- **Dataset section**
>>>
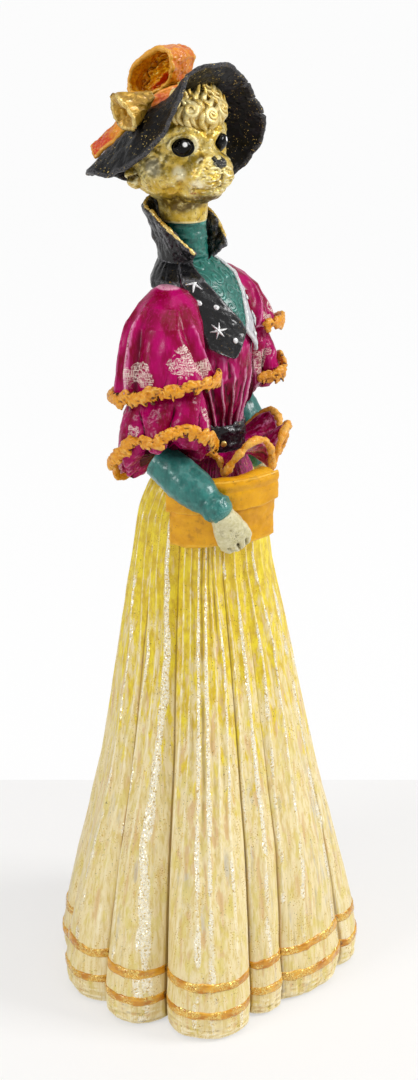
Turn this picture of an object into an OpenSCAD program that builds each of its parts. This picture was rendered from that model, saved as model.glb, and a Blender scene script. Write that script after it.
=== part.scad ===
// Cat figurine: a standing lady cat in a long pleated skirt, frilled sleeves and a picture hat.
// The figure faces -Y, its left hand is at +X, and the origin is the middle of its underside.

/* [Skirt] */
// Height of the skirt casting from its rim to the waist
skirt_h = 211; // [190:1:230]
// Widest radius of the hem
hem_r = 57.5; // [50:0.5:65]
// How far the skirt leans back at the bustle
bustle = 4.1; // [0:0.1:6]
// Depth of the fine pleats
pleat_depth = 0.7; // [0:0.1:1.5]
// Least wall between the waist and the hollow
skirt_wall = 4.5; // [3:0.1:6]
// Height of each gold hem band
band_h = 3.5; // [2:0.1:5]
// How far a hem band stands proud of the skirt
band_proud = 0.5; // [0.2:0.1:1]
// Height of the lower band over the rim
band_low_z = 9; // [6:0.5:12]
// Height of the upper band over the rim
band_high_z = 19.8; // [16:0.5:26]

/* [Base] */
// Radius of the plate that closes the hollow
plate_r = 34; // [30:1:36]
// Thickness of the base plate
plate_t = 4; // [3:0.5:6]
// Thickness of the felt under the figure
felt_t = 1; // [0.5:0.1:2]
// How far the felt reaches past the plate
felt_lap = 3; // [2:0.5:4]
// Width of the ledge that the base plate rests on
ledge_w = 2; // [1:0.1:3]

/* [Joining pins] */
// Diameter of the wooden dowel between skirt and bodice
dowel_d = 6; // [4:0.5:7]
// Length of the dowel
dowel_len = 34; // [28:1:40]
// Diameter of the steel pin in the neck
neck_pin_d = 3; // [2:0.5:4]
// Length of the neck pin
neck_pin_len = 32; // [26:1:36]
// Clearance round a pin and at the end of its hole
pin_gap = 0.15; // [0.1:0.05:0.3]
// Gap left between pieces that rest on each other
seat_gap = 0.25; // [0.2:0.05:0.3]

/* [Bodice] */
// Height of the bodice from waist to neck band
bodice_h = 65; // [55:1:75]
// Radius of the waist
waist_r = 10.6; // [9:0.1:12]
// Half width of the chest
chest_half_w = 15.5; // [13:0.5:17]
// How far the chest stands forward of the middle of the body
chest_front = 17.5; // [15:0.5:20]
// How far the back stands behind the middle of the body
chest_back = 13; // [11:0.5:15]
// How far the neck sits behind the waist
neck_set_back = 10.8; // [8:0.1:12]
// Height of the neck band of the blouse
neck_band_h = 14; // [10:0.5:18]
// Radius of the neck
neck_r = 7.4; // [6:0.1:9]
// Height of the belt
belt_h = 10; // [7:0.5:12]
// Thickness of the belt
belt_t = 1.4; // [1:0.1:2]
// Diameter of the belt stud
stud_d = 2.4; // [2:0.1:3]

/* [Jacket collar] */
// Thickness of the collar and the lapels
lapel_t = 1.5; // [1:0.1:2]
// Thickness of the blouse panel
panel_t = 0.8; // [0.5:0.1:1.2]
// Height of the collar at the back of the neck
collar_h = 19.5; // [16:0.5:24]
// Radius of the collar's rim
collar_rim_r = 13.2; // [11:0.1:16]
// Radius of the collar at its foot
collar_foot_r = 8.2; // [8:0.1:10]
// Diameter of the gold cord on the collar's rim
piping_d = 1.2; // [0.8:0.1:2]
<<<
- **Your objective**
Take the lines above from the first through the one containing "seat_gap = 0.25; // [0.2:0.05:0.3]" and reproduce them exactly; include nothing else.

- **Full response**
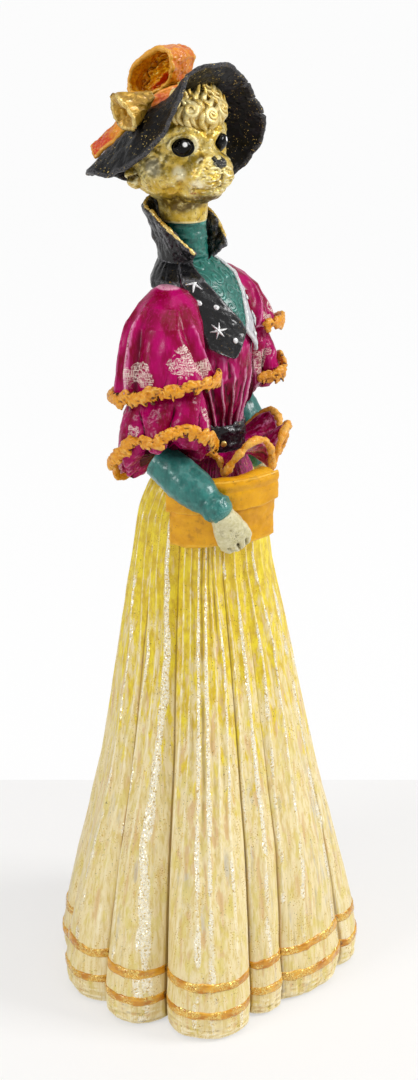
Turn this picture of an object into an OpenSCAD program that builds each of its parts. This picture was rendered from that model, saved as model.glb, and a Blender scene script. Write that script after it.
=== part.scad ===
// Cat figurine: a standing lady cat in a long pleated skirt, frilled sleeves and a picture hat.
// The figure faces -Y, its left hand is at +X, and the origin is the middle of its underside.

/* [Skirt] */
// Height of the skirt casting from its rim to the waist
skirt_h = 211; // [190:1:230]
// Widest radius of the hem
hem_r = 57.5; // [50:0.5:65]
// How far the skirt leans back at the bustle
bustle = 4.1; // [0:0.1:6]
// Depth of the fine pleats
pleat_depth = 0.7; // [0:0.1:1.5]
// Least wall between the waist and the hollow
skirt_wall = 4.5; // [3:0.1:6]
// Height of each gold hem band
band_h = 3.5; // [2:0.1:5]
// How far a hem band stands proud of the skirt
band_proud = 0.5; // [0.2:0.1:1]
// Height of the lower band over the rim
band_low_z = 9; // [6:0.5:12]
// Height of the upper band over the rim
band_high_z = 19.8; // [16:0.5:26]

/* [Base] */
// Radius of the plate that closes the hollow
plate_r = 34; // [30:1:36]
// Thickness of the base plate
plate_t = 4; // [3:0.5:6]
// Thickness of the felt under the figure
felt_t = 1; // [0.5:0.1:2]
// How far the felt reaches past the plate
felt_lap = 3; // [2:0.5:4]
// Width of the ledge that the base plate rests on
ledge_w = 2; // [1:0.1:3]

/* [Joining pins] */
// Diameter of the wooden dowel between skirt and bodice
dowel_d = 6; // [4:0.5:7]
// Length of the dowel
dowel_len = 34; // [28:1:40]
// Diameter of the steel pin in the neck
neck_pin_d = 3; // [2:0.5:4]
// Length of the neck pin
neck_pin_len = 32; // [26:1:36]
// Clearance round a pin and at the end of its hole
pin_gap = 0.15; // [0.1:0.05:0.3]
// Gap left between pieces that rest on each other
seat_gap = 0.25; // [0.2:0.05:0.3]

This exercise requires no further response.